> _Given instruction_: The exercise asks you to copy every line below in which "finishes" appears.

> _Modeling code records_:
· · ·

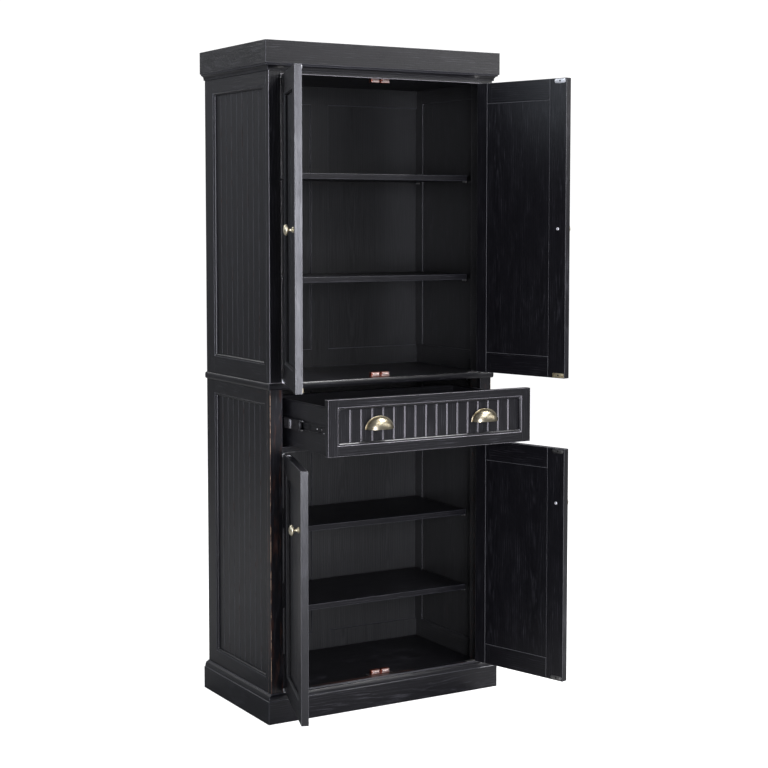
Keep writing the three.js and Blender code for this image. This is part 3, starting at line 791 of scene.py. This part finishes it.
def rounded_rectangle(length, width, radius, steps=8):
    """A rectangle outline with round corners, centred, long in X."""
    points = []
    for quarter, (side_x, side_y) in enumerate(((1, 1), (-1, 1), (-1, -1), (1, -1))):
        centre_x = side_x * (length / 2 - radius)
        centre_y = side_y * (width / 2 - radius)
        for i in range(steps + 1):
            turn = math.pi / 2 * (quarter + i / steps)
            points.append((centre_x + radius * math.cos(turn), centre_y + radius * math.sin(turn)))
    return [point for i, point in enumerate(points) if math.dist(point, points[i - 1]) > 0.01]


HINGE_LEAF = {"from": 3, "to": 40, "front": 4.5, "rear": 17, "thickness": 1}
HINGE_SCREWS = (15, 32)


def make_hinges(name, sign, place):
    """The screws of each door leaf, and the frame's own leaf on the rail above or below it."""
    hinge_line = Vector(joints[f"{name}_hinge"]["pos_m"]) / MM
    closed = Matrix.Translation((hinge_line.x, hinge_line.y, 0)) @ mirror_x(-sign)
    middle = (HINGE_LEAF["front"] + HINGE_LEAF["rear"]) / 2
    for end, up in (("top", 1), ("bottom", -1)):
        node = f"{name}_{end}_hinge"
        low, high = box_mm(node)
        leaf = high.z if up > 0 else low.z
        # The top hinges get the darker nickel as painted shade and the bottom ones the brighter zinc as
        # painted light: they are the same hinges.
        finish_metal_node(node, NICKEL if up > 0 else ZINC, 0.2 * MM)
        bm = bmesh.new()
        for x in HINGE_SCREWS:
            sunk = Matrix.Translation((x, middle, leaf - up * 0.95)) @ facing((0, 0, up))
            screw(bm, sunk, 2)
        add_piece(f"{node}_screws", name, [ZINC], bm, place)
        bm = bmesh.new()
        near = leaf + up * 0.5
        rail = near + up * HINGE_LEAF["thickness"]
        block(
            bm,
            (HINGE_LEAF["from"], HINGE_LEAF["front"], min(near, rail)),
            (HINGE_LEAF["to"], HINGE_LEAF["rear"], max(near, rail)),
            0.2,
        )
        for x in HINGE_SCREWS:
            sunk = Matrix.Translation((x, middle, rail - up * 0.22)) @ facing((0, 0, -up))
            screw(bm, sunk, 1.6)
        add_piece(f"{node}_frame_leaf", "cabinet", [NICKEL], bm, closed)


def make_door_hardware():
    """The knob, strikes and hinges of each door."""
    for level in LEVELS:
        for side, sign in SIDES:
            name = f"{level}_{side}_door"
            place = hardware_place(level, side, sign)
            make_knob(name, place)
            make_strikes(name, place)
            make_hinges(name, sign, place)


# ---- Catches ----

CATCH_SPACING = 16
CATCH_HALF = 13
POLE_HALF = 12


def make_catch(name):
    """A double catch: two copper-brown housings on a plate, each with steel pole plates and a nose."""
    low, high = box_mm(name)
    bm = bmesh.new()
    prism(bm, rounded_rectangle(62, 14, 4), 0, 1.6, 0.4, 0)
    bmesh.ops.translate(bm, vec=(0, 10, 0), verts=bm.verts)
    block(bm, (-5, 6, 1), (5, 15.5, 8), 1, 0)
    for side in (-1, 1):
        middle = side * CATCH_SPACING
        block(bm, (middle - CATCH_HALF, 3.5, 1), (middle + CATCH_HALF, 16.5, 12.8), 1.2, 0)
        for bottom, top in ((1.4, 4.6), (8.6, 12)):
            block(bm, (middle - POLE_HALF, 1.8, bottom), (middle + POLE_HALF, 4, top), 0.4, 1)
        nose = [(0, -9.5), (2.2, -9.5), (2.7, -9), (2.7, 9), (2.2, 9.5), (0, 9.5)]
        lathe(bm, nose, Matrix.Translation((middle, 3.3, 6.6)) @ facing((1, 0, 0)), 24, 1)
        for offset in (-4.5, 4.5):
            block(bm, (middle + offset - 0.9, 1.3, 4.4), (middle + offset + 0.9, 3, 8.8), 0.3, 2)
    screw(bm, Matrix.Translation((0, 6, 4.5)) @ facing((0, -1, 0)), 2.2, 2)
    base = low.z
    if name.endswith("top_catch"):
        base = high.z
        bm.transform(Matrix.Diagonal((1, 1, -1, 1)))
    place = Matrix.Translation((0, low.y, base))
    materials = [COPPER_BROWN, ROSE_STEEL, BLACK_PLASTIC]
    add_piece(f"{name}_detailed", "cabinet", materials, bm, place, [name])


def make_catches():
    for name in nodes:
        if name.endswith("_catch"):
            make_catch(name)


# ---- Drawer hardware ----

PULL_FLANGE = 3.2
PULL_WALL = 1.4
PULL_TURNS = 48
PULL_LEANS = 16
PULL_STEP = 2.2  # how far the flange's bead stands out, where the dome starts


def pull_row(turn, half_width, height, reach):
    """One section of a cup pull, from its flange's edge over the dome to the front."""
    across, up = math.cos(turn), math.sin(turn)
    rim = [(PULL_FLANGE, -0.4), (PULL_FLANGE, -1.4)]
    flange = rim + [(2.4, -1.9), (1.2, -1.7), (0.3, -1.6), (0, -PULL_STEP)]
    points = [((half_width + out) * across, y, (height + out) * up) for out, y in flange]
    for i in range(1, PULL_LEANS + 1):
        lean = math.pi / 2 * i / PULL_LEANS
        shrink = math.cos(lean) ** 0.85 if i < PULL_LEANS else 0
        y = -PULL_STEP - (reach - PULL_STEP) * math.sin(lean)
        points.append((half_width * across * shrink, y, height * up * shrink))
    return points


def make_pull(side):
    """A cup pull: a half dome, open underneath, rising from a thin beaded flange."""
    node = f"drawer_{side}_pull"
    low, high = box_mm(node)
    size = high - low
    bm = bmesh.new()
    rows = []
    for i in range(PULL_TURNS + 1):
        turn = math.pi * i / PULL_TURNS
        row = pull_row(turn, size.x / 2 - PULL_FLANGE, size.z - PULL_FLANGE, size.y - 0.3)
        rows.append([bm.verts.new(point) for point in row])
    for first, second in zip(rows, rows[1:]):
        for k in range(len(first) - 1):
            bm.faces.new((first[k], first[k + 1], second[k + 1], second[k]))
    bmesh.ops.remove_doubles(bm, verts=bm.verts, dist=0.01)
    bmesh.ops.recalc_face_normals(bm, faces=bm.faces)
    bmesh.ops.solidify(bm, geom=list(bm.faces), thickness=PULL_WALL)
    place = Matrix.Translation(((low.x + high.x) / 2, high.y, low.z))
    add_piece(f"{node}_cup", "drawer", [BRASS], bm, place, [node])


BALL = 1.35
BALL_PITCH = 7
BALLS = 12
BALL_STEPS = 8
RACE = 11.8  # from the slide's middle height to its rows of balls


def make_slide(side, sign):
    """The small parts of one telescopic slide. They are drawn for the right, with x outward."""
    for member in ("outer", "middle", "inner"):
        finish_metal_node(f"{side}_slide_{member}", BLACK_ZINC, 0.3 * MM)
    outward = facing((1, 0, 0))
    mirrored = mirror_x(sign)
    low, high = box_mm("right_slide_middle")
    middle = (low.z + high.z) / 2
    carriage = f"{side}_slide_carriage"

    bm = bmesh.new()
    turns = [math.pi * i / BALL_STEPS for i in range(1, BALL_STEPS)]
    ball = [(0, -BALL)] + [(BALL * math.sin(turn), -BALL * math.cos(turn)) for turn in turns] + [(0, BALL)]
    cage_from = low.y - 13
    cage_to = cage_from + BALL_PITCH * BALLS
    for row in (-1, 1):
        z = middle + row * RACE
        for i in range(BALLS):
            lathe(bm, ball, Matrix.Translation((low.x + 3.6, cage_from + 3 + BALL_PITCH * i, z)), 12)
        for inner, outer in ((4.4, 5), (2.2, 2.8)):
            block(bm, (low.x + inner, cage_from, z - 1.1), (low.x + outer, cage_to, z + 1.1), 0.2, 1)
    add_piece(f"{side}_slide_balls", carriage, [ZINC, NICKEL], bm, mirrored)

    bm = bmesh.new()
    block(bm, (low.x + 1, low.y - 2, middle - 8), (low.x + 7, low.y + 3, middle + 8), 0.6)
    add_piece(f"{side}_slide_stop", carriage, [BLACK_PLASTIC], bm, mirrored)

    bm = bmesh.new()
    prism(bm, rounded_rectangle(24, 9.5, 1.5), 0, 0.9, 0.25)
    prism(bm, slot_outline(11, 5), 0.5, 1.05, 0.1, 1)
    at = Matrix.Translation((high.x, low.y + 52, middle - 1)) @ outward
    at = at @ Matrix.Rotation(math.pi / 2, 4, "Z")
    add_piece(f"{side}_slide_clip", carriage, [ZINC, BLACK_PLASTIC], bm, mirrored @ at)

    low, high = box_mm("right_slide_inner")
    web = low.x + 1.2
    bm = bmesh.new()
    for y in (low.y + 24, low.y + 48, low.y + 200, low.y + 300):
        screw(bm, Matrix.Translation((web, y, middle)) @ outward, 2.6)
    add_piece(f"{side}_slide_screws", "drawer", [NICKEL], bm, mirrored)
    bm = bmesh.new()
    block(bm, (web - 0.2, low.y + 3, middle - 7), (web + 2, low.y + 10, middle + 7), 0.5, 1)
    block(bm, (web - 0.2, low.y + 5, middle - 8.4), (web + 2.4, low.y + 13, middle - 6.4), 0.4, 0)
    add_piece(f"{side}_slide_release", "drawer", [ZINC, BLACK_PLASTIC], bm, mirrored)


def make_drawer_hardware():
    for side, sign in SIDES:
        make_pull(side)
        make_slide(side, sign)


# ---- Shelf pins and cam fittings ----

PIN_REACH = 10
PIN_RADIUS = 2.5
PIN_COLLAR = 4
CAM_RADIUS = 7
CAM_HEIGHT = 880


def make_shelf_pins():
    """Four steel pins under each shelf, in the stiles of the side frames."""
    collar = [(0, -2), (PIN_COLLAR, -2), (PIN_COLLAR, 0.6), (PIN_COLLAR - 0.6, 1.2), (PIN_RADIUS, 1.2)]
    shank = [(PIN_RADIUS, PIN_REACH - 0.6), (PIN_RADIUS - 0.6, PIN_REACH), (0, PIN_REACH)]
    wall = INSIDE_HALF / MM
    for level in LEVELS:
        panel_low, panel_high = box_mm(f"{level}_right_side_panel")
        for shelf in ("high", "low"):
            low, high = box_mm(f"{level}_{shelf}_shelf")
            bm = bmesh.new()
            for sign in (-1, 1):
                for y in (max(low.y + 12, panel_low.y - 18), min(high.y - 12, panel_high.y + 14)):
                    at = Matrix.Translation((sign * wall, y, low.z - PIN_RADIUS)) @ facing((-sign, 0, 0))
                    lathe(bm, collar + shank, at, 24)
            add_piece(f"{level}_{shelf}_shelf_pins", "cabinet", [NICKEL], bm)


def make_cam_fittings():
    """The cams that draw the waist board down, in the drawer's bay, each with a bright screw above it."""
    _, post = box_mm("lower_face_frame")
    cam = [(0, -1), (CAM_RADIUS, -1), (CAM_RADIUS, 1.2), (CAM_RADIUS - 1, 2.2), (3, 2.2), (0, 1.4)]
    for side, sign in SIDES:
        at = Matrix.Translation((sign * INSIDE_HALF / MM, post.y + 20, CAM_HEIGHT)) @ facing((-sign, 0, 0))
        bm = bmesh.new()
        lathe(bm, cam, IDENTITY, 32, 1)
        screw(bm, Matrix.Translation((0, CAM_RADIUS + 4, 0)), 2.8)
        add_piece(f"{side}_waist_cam", "cabinet", [ZINC, BLACK_PLASTIC], bm, at)


_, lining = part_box("upper_ceiling_board")
INSIDE_HALF = lining.x
make_door_hardware()
make_catches()
make_drawer_hardware()
make_shelf_pins()
make_cam_fittings()
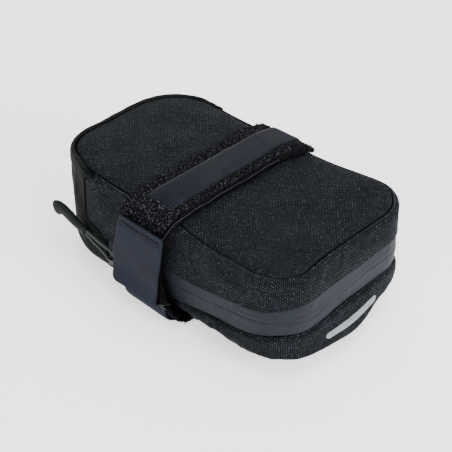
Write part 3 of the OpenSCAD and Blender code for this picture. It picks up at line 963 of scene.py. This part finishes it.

· · ·

> _Result of this task_:
Keep writing the three.js and Blender code for this image. This is part 3, starting at line 791 of scene.py. This part finishes it.
Write part 3 of the OpenSCAD and Blender code for this picture. It picks up at line 963 of scene.py. This part finishes it.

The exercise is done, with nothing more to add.